Rows from an object dataset
┌──

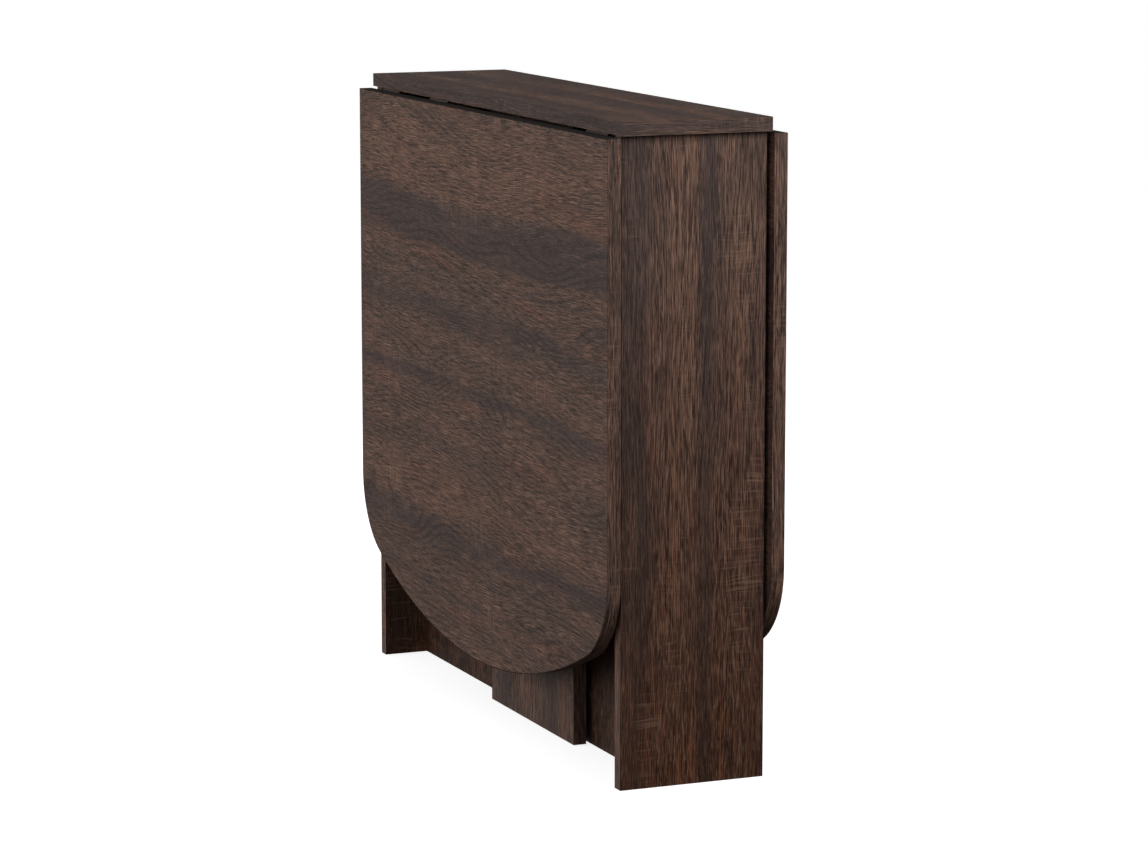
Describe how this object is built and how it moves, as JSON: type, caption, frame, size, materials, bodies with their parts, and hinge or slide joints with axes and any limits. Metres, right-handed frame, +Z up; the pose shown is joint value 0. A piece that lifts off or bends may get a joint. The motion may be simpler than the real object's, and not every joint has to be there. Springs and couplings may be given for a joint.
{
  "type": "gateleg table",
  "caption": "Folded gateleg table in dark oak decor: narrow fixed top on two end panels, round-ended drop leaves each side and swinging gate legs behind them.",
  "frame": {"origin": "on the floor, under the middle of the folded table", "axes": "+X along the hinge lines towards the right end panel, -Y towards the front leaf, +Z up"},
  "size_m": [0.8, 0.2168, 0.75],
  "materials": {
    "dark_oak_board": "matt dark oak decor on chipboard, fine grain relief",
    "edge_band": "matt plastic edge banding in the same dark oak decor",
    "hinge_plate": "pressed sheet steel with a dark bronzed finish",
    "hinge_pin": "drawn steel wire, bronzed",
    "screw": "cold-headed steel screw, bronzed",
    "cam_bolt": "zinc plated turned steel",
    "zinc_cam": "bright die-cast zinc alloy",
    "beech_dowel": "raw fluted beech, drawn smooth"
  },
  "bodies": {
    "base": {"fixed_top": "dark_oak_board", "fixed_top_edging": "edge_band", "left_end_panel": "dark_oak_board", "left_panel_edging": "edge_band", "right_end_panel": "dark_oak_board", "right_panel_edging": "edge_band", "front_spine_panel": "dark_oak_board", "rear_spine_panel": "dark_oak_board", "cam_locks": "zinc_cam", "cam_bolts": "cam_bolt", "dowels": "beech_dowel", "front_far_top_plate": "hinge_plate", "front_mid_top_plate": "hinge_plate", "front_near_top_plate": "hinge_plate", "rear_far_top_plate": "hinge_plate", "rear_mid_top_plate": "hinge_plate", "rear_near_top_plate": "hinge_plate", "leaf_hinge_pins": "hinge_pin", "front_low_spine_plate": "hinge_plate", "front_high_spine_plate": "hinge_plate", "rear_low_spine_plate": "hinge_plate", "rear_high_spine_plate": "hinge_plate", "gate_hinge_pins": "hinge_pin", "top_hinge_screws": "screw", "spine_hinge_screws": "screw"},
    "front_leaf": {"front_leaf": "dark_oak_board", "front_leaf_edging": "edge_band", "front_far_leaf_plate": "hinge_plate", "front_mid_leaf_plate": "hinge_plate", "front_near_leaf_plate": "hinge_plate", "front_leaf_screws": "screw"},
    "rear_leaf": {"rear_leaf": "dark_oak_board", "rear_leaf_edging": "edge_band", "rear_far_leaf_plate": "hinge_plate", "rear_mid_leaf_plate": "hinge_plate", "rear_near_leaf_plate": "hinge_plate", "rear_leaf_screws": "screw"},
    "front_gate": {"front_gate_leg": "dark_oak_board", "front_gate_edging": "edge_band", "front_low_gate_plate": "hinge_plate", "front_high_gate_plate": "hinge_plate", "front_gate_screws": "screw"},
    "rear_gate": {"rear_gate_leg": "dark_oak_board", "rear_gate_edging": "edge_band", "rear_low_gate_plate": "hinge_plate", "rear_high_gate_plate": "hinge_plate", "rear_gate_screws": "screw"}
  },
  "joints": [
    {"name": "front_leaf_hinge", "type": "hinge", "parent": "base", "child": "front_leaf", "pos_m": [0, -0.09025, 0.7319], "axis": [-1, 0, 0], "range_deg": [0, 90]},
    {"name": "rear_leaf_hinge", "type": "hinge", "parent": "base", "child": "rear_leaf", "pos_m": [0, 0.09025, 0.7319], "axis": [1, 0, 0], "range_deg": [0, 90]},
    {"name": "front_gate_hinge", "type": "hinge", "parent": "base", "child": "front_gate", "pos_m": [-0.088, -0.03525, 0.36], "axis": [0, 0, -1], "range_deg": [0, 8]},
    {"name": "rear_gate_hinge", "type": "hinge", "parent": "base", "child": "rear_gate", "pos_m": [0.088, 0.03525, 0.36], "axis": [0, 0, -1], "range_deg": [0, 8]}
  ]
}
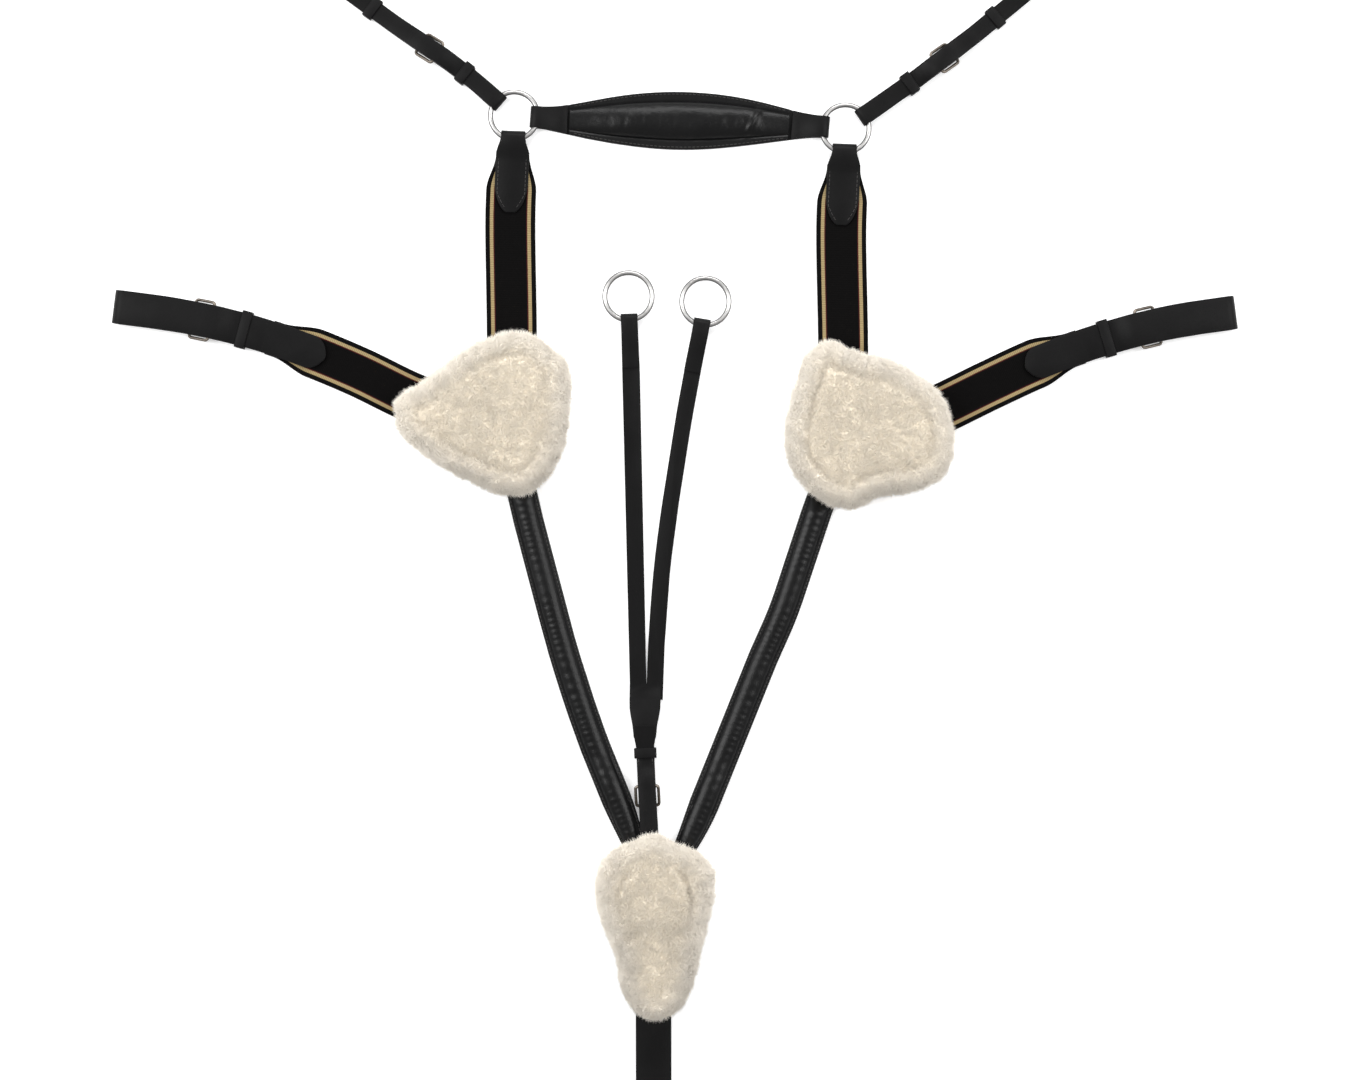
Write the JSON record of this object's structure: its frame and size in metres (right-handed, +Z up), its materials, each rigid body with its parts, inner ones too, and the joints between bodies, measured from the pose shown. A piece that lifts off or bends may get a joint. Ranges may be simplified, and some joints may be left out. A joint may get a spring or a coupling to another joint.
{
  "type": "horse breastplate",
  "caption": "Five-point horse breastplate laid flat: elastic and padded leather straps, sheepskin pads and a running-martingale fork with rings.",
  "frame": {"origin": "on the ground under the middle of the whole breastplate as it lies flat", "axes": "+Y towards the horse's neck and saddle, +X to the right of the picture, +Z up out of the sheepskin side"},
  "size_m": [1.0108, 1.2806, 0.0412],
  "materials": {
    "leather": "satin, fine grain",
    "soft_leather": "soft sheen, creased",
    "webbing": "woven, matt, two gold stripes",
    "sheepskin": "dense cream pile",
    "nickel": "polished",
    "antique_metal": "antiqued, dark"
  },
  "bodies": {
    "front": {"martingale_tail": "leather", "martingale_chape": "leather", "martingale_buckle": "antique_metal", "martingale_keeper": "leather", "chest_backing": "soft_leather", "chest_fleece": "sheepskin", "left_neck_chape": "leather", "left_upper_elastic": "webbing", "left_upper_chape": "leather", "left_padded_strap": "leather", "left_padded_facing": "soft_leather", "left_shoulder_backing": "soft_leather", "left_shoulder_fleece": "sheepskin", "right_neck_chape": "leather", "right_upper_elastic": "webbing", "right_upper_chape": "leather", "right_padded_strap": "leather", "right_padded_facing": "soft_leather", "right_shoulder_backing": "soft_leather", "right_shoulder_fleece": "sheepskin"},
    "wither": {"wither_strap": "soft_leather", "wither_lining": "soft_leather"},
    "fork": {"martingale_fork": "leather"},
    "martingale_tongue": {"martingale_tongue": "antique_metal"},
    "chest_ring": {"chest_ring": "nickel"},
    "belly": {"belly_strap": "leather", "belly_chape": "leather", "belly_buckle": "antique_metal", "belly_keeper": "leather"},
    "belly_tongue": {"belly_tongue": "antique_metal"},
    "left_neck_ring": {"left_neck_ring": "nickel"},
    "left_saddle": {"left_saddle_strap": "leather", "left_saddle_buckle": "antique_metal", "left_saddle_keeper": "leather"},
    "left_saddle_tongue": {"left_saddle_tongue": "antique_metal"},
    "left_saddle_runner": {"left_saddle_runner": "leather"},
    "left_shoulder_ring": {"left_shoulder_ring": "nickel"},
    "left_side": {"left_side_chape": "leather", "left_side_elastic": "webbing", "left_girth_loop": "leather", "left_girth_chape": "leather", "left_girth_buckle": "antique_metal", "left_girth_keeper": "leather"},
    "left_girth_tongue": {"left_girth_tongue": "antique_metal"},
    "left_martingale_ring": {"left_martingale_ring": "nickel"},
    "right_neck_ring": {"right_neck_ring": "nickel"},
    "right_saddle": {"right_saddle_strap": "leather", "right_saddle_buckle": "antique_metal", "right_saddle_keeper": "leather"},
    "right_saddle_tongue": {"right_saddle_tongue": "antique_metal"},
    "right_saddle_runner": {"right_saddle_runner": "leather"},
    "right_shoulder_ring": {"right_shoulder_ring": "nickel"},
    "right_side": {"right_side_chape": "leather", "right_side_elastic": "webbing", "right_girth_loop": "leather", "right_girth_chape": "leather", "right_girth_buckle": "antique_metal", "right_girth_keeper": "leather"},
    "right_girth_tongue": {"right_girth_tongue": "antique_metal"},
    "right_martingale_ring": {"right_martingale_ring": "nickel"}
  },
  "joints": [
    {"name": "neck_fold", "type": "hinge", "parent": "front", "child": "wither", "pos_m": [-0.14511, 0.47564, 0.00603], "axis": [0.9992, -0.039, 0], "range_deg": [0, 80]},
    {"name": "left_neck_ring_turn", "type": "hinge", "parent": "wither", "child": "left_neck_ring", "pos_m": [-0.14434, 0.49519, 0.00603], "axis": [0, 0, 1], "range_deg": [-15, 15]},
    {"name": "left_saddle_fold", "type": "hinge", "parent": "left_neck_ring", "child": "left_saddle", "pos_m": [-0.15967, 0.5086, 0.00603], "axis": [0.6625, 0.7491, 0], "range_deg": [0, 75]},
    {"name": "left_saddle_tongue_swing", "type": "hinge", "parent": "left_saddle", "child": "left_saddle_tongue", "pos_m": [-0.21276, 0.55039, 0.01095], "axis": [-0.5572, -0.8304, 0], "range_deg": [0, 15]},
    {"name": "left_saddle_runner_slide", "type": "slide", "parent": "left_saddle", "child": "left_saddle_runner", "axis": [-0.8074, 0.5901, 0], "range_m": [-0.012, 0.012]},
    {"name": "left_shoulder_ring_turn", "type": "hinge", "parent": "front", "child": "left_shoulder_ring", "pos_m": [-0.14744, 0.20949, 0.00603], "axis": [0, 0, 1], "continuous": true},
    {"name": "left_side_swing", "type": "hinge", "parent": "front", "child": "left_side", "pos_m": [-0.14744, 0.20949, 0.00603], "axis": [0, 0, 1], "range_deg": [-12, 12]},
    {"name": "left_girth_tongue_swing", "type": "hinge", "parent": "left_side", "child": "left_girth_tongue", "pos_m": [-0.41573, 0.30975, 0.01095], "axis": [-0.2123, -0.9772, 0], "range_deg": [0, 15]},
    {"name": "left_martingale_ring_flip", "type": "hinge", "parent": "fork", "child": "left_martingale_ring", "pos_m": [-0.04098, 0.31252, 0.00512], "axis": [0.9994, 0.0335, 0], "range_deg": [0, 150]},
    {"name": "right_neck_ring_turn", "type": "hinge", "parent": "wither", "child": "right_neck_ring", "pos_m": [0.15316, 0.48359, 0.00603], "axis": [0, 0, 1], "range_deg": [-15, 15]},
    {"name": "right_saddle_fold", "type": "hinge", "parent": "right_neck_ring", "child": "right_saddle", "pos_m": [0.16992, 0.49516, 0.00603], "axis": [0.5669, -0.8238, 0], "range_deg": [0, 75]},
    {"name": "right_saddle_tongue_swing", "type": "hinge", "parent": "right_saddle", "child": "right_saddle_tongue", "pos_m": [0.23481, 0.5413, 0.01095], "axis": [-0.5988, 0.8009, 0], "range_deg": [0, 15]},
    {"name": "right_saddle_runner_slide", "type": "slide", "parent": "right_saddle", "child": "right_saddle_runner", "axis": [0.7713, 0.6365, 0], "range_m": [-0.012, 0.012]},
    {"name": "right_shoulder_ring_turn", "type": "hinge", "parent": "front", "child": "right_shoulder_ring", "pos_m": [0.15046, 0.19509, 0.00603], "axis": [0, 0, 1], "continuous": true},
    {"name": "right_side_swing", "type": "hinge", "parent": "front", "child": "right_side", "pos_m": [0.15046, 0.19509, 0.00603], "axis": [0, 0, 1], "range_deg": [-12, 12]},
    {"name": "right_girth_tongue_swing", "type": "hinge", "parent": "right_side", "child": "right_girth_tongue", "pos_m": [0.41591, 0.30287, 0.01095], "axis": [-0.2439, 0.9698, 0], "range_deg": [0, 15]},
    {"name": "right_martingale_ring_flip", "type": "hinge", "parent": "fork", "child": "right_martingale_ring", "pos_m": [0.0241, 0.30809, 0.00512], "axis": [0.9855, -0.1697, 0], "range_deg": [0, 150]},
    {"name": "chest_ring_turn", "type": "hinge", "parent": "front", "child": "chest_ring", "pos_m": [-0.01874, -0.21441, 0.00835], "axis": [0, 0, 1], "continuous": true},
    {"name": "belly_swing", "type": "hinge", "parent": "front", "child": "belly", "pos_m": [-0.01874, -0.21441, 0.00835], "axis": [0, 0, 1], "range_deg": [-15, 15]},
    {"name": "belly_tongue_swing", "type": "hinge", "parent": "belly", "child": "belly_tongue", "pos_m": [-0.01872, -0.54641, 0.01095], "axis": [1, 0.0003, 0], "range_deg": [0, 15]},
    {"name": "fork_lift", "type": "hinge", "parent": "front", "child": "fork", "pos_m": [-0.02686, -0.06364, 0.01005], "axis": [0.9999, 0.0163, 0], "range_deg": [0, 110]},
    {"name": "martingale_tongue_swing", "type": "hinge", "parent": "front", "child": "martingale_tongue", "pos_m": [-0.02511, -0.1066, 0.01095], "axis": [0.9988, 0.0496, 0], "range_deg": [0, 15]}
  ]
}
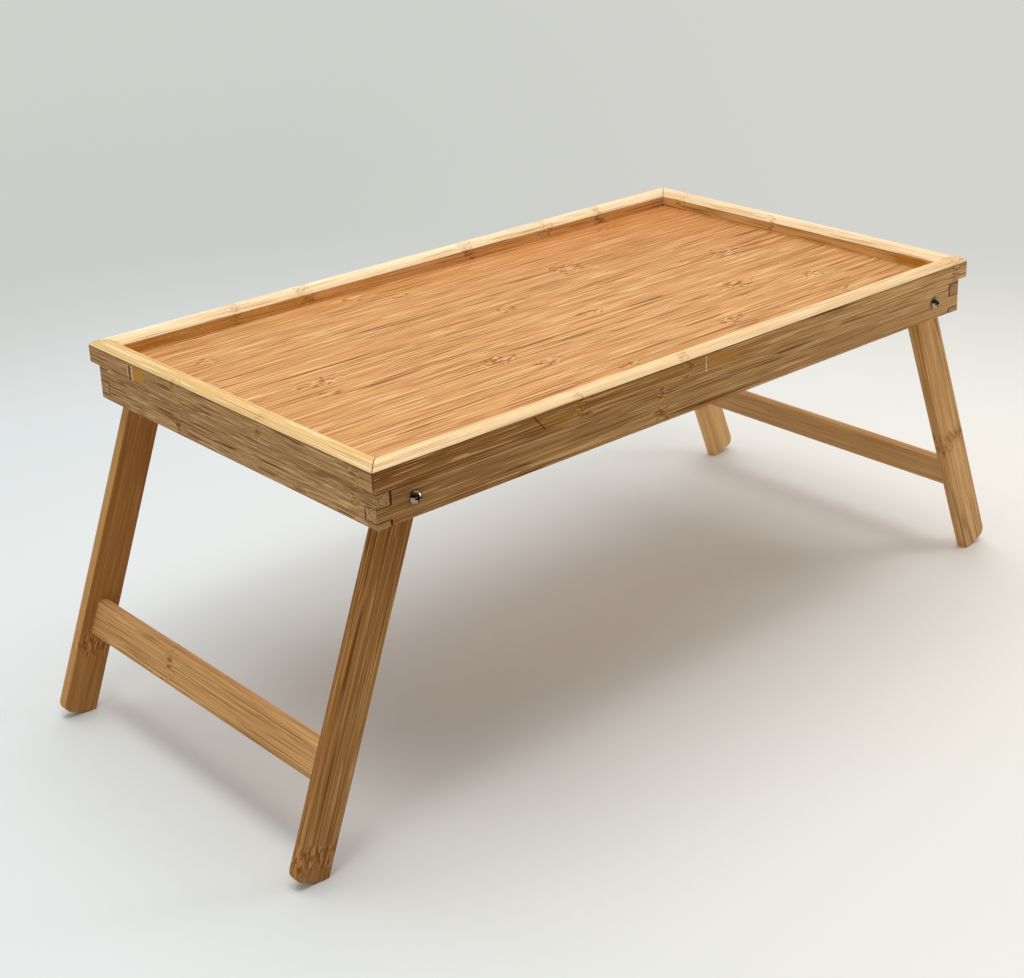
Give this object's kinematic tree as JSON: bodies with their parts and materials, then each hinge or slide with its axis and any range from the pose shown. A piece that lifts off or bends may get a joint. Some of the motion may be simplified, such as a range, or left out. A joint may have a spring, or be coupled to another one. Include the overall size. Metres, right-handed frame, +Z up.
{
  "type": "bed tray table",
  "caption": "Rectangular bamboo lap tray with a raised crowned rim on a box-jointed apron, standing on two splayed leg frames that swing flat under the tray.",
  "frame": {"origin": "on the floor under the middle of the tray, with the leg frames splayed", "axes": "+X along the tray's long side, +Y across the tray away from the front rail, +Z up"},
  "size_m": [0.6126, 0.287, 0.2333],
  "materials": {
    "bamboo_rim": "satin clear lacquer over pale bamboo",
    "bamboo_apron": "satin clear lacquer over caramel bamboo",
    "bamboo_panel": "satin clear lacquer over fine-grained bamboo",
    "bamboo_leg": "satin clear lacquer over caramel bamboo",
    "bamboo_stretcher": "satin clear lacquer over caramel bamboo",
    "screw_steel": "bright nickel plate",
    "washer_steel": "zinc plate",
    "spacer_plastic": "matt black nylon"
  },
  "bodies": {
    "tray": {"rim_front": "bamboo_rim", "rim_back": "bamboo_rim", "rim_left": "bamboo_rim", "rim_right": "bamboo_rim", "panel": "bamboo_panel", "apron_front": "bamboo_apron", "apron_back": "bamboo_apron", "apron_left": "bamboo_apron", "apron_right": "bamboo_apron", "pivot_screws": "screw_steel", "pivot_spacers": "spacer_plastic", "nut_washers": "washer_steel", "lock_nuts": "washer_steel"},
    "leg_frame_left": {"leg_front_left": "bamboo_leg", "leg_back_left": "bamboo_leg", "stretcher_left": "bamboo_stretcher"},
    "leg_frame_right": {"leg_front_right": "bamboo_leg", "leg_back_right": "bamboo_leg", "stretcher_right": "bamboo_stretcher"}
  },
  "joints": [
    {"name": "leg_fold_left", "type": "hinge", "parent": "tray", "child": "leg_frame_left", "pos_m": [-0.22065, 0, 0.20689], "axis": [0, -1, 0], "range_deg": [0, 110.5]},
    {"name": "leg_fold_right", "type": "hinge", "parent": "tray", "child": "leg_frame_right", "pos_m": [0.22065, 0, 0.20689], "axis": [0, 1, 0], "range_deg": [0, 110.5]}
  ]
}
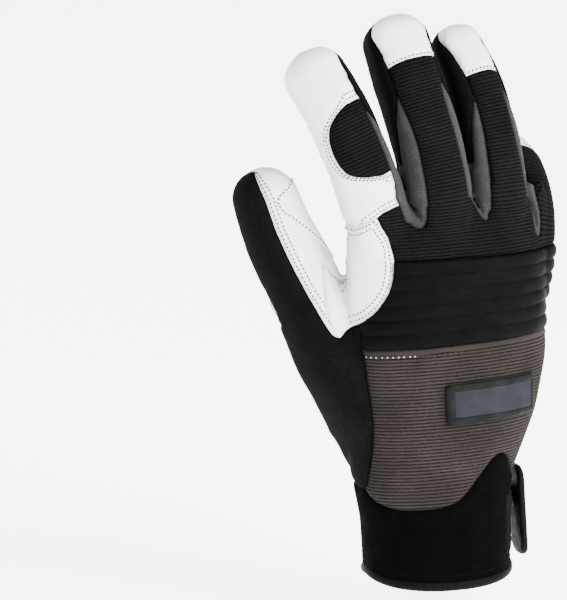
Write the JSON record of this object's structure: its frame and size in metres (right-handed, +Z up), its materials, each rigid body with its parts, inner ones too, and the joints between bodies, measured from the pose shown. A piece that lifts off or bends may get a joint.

└──

CHALLENGE:
Copy all lines from the data that hold the word "each".

ANSWER FOR THE TASK:
  "caption": "Folded gateleg table in dark oak decor: narrow fixed top on two end panels, round-ended drop leaves each side and swinging gate legs behind them.",
Write the JSON record of this object's structure: its frame and size in metres (right-handed, +Z up), its materials, each rigid body with its parts, inner ones too, and the joints between bodies, measured from the pose shown. A piece that lifts off or bends may get a joint. Ranges may be simplified, and some joints may be left out. A joint may get a spring or a coupling to another joint.
Give this object's kinematic tree as JSON: bodies with their parts and materials, then each hinge or slide with its axis and any range from the pose shown. A piece that lifts off or bends may get a joint. Some of the motion may be simplified, such as a range, or left out. A joint may have a spring, or be coupled to another one. Include the overall size. Metres, right-handed frame, +Z up.
Write the JSON record of this object's structure: its frame and size in metres (right-handed, +Z up), its materials, each rigid body with its parts, inner ones too, and the joints between bodies, measured from the pose shown. A piece that lifts off or bends may get a joint.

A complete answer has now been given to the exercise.